ENDURING UNDERSTANDING 1-3. Over time, art historians’ knowledge of global prehistoric art has developed through interdisciplinary collaboration with social and physical scientists.
▶ Essential Knowledge 1-3a. Ongoing archaeological excavations and use of carbon-14 dating has illuminated interconnections of art across the world. Due to the understandably small number of surviving and located monuments, however, reasons for similarity or difference in form remain largely conjectural. Nonetheless, comparisons of groups of objects and the application of ethnographic analogy (considering modern traditional cultural practices as models for ancient ones) and reconstruction of religious history (noting shamanism as the earliest, most persistent worldwide spiritual approach) can be applied to help establish general theories of the function and meaning of prehistoric art.
▶ Essential Knowledge 1-3b. Since it was first practiced circa 1900, modern stratigraphic archaeology (recording precisely each level and location of all objects) has served as a basis for art historical studies. Archaeology supports understandings of how people, culture, and therefore art travelled across the globe well before highly organized societies were formed. Important monuments, such as the caves at Lascaux, and media, particularly ceramics, were first discovered and described by archaeologists and then became available for interpretation by art historians — the two disciplines are highly complementary.

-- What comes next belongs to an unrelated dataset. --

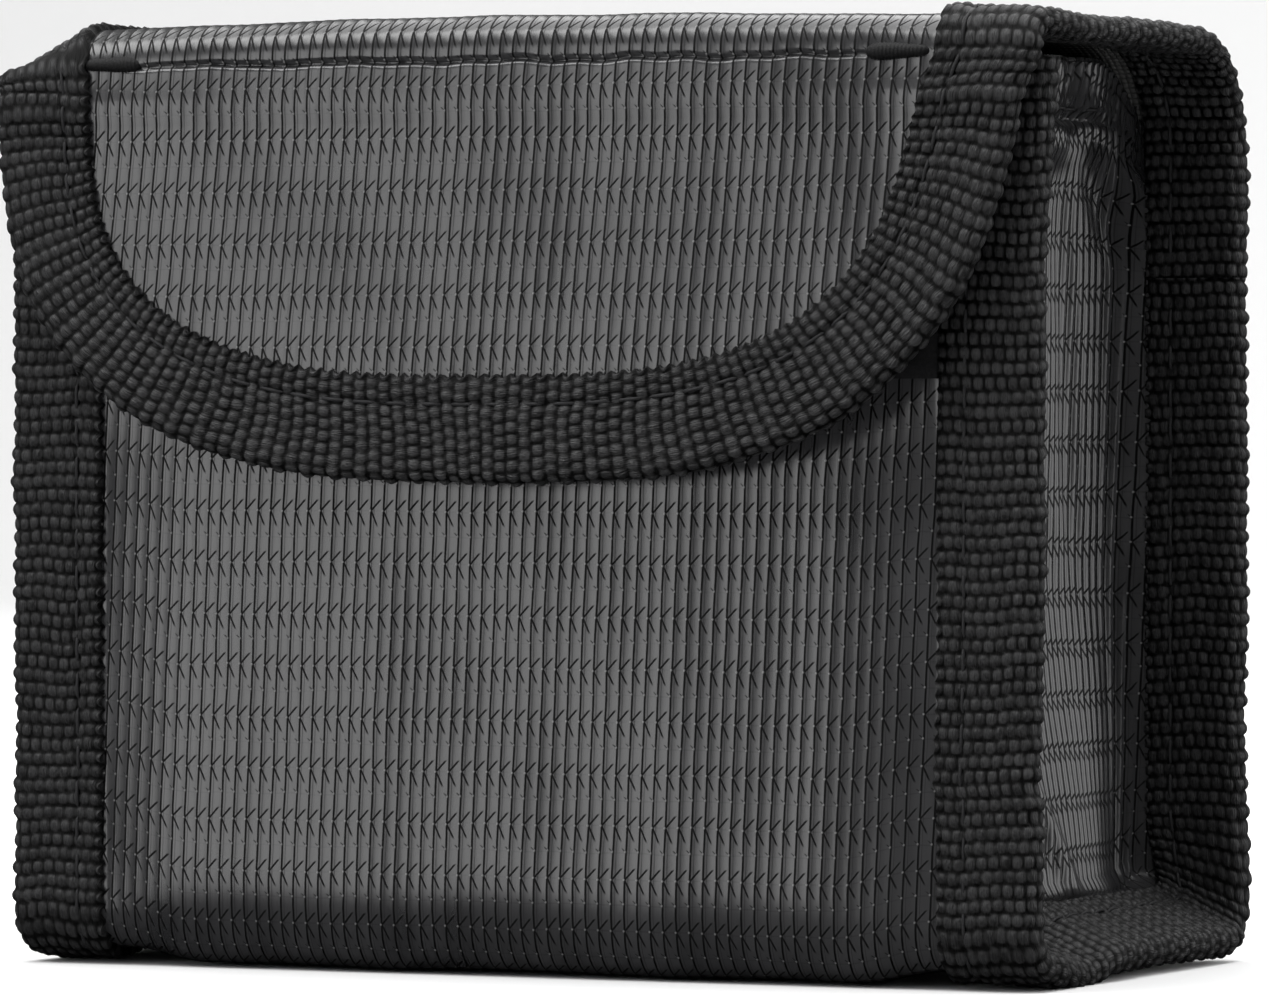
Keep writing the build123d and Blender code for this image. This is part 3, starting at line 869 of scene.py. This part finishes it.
def wrap_paths(inset, hem):
    """YZ paths of the bag's strip in the middle and at its sewn edges, row for row."""
    front, back = FRONT_Y + COVER + inset, BACK_Y - COVER - inset
    low = COVER - 0.1 + inset
    floor_mid, floor_edge = 2.6 + inset, BOTTOM_ROOT_Z - 0.4 + inset
    top = CREASE_Z - 0.3
    counts = [36, 9, 3, 4, 6, 6, 14, 6, 10, 9, 30]
    middle = [(front, top), (front, inset), (RISE_FROM_Y, 0.7 + inset)]
    middle += [(RISE_TO_Y, floor_mid), (13, floor_mid)]
    middle += [(back, inset), (back, BACK_SPLIT_Z)]
    edge = [(front, top), (front, low + 0.5), (RISE_FROM_Y, low + 1.4)]
    edge += [(RISE_TO_Y, floor_edge), (15, floor_edge)]
    edge += [(back - 0.4, floor_edge), (back, BACK_SPLIT_Z)]
    radii = [4.2 - inset, 9, 12, 12, 4.2 - inset]
    edge_radii = [4.6 - inset, 9, 12, 12, 5.4 - inset]
    if hem:
        fold = [(front + FOLD_T, top - HEM), (front + FOLD_T, top)]
        middle, edge = fold + middle, fold + edge
        radii, edge_radii = [HEM_R, HEM_R] + radii, [HEM_R, HEM_R] + edge_radii
        counts = [4, 5, 1, 5] + counts
    return route(middle, radii, counts), route(edge, edge_radii, counts)


def wrap_grid(inset, x, hem=False):
    """Front, floor and back panels: a grid of points, with the distance along the strip."""
    middle, edge = wrap_paths(inset, hem)
    s = run_length(middle)
    share = smooth(38, ROOT_X - 1, np.abs(x))[None, :, None]
    points = np.zeros((len(s), len(x), 3))
    points[..., 0] = x[None, :]
    points[..., 1:] = middle[:, None] * (1 - share) + edge[:, None] * share
    tilt = foot_tilt(points[..., 1], points[..., 2])
    return droop_cloth(points, tilt, tilt), s


def belly(x, z, front=True):
    """Outward swell of the front and back panels; the front one sets in below the flap."""
    across = np.clip(1 - np.abs(x / (ROOT_X - 0.3)) ** 7, 0, 1)
    rise = np.where(front, 0.25 + 1.1 * smooth(66, 52, z), 0.9 * smooth(92, 50, z))
    return across * rise * smooth(0.5, 9, z)


def crumple(x, s):
    """Soft unevenness of the whole strip of cloth; s runs from the mouth to the flap."""
    return 0.14 * wave_noise(3, x * 0.09, s * 0.07) + 0.10 * wave_noise(4, x * 0.3, s * 0.1)


def build_wrap():
    """The bag's front, bottom and back in coated cloth, with its lining."""
    x = columns(ROOT_X + TUCK)
    points, s = wrap_grid(0.0, x, hem=True)
    normal = grid_normals(points)
    outside = smooth(HEM, HEM + 3, s)[:, None]
    swell = belly(x[None, :], points[..., 2], points[..., 1] < 0) * outside
    uneven = crumple(points[..., 0], s[:, None]) * outside
    uv = paired(x[None, :], -s[:, None])
    points = points + normal * (swell + uneven + rib_relief(uv))[..., None]
    points[..., 2] = np.maximum(points[..., 2], REST_Z)
    finish_piece(cloth_sheet("wrap_cloth", points, CLOTH_T, uv), CLOTH, "bag", "main_wrap")

    x = lining_columns(100)
    points, s = wrap_grid(LINING_INSET, x)
    swell = belly(x[None, :], points[..., 2], points[..., 1] < 0) - 0.05
    points = points + grid_normals(points) * swell[..., None]
    uv = paired(x[None, :], -s[:, None])
    finish_piece(cloth_sheet("wrap_lining", points, LINING_T, uv), LINING, "bag", "main_wrap_lining")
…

▶ Essential Knowledge 1-3c. The function of artistic expression prior to written records is inferred from evidence of technology and survival strategies and based on the relation of tools and their function (whether task related or expressive), available food sources, the rise of sophisticated culture, and humans’ capacity to shape and manage the environment. Basic art historical methods can be applied to prehistoric art by comparing works of art, imagery, materials, and techniques to identify patterns (such as a prevalence of transformational animal–human iconography), then ethnographic approaches can be used to propose hypotheses (e.g., that certain iconography is shamanic in nature). Cross-cultural comparison can help establish wider generalizations (e.g., that South African, Asian, and indigenous American peoples all participated in rock/cave expressions of a visionary aesthetic). In this way, the apparent paucity of evidence can be mitigated and theories proposed, tested, refined, and potentially rejected by conflicting evidence or new information, as in other periods of art history and in other disciplines.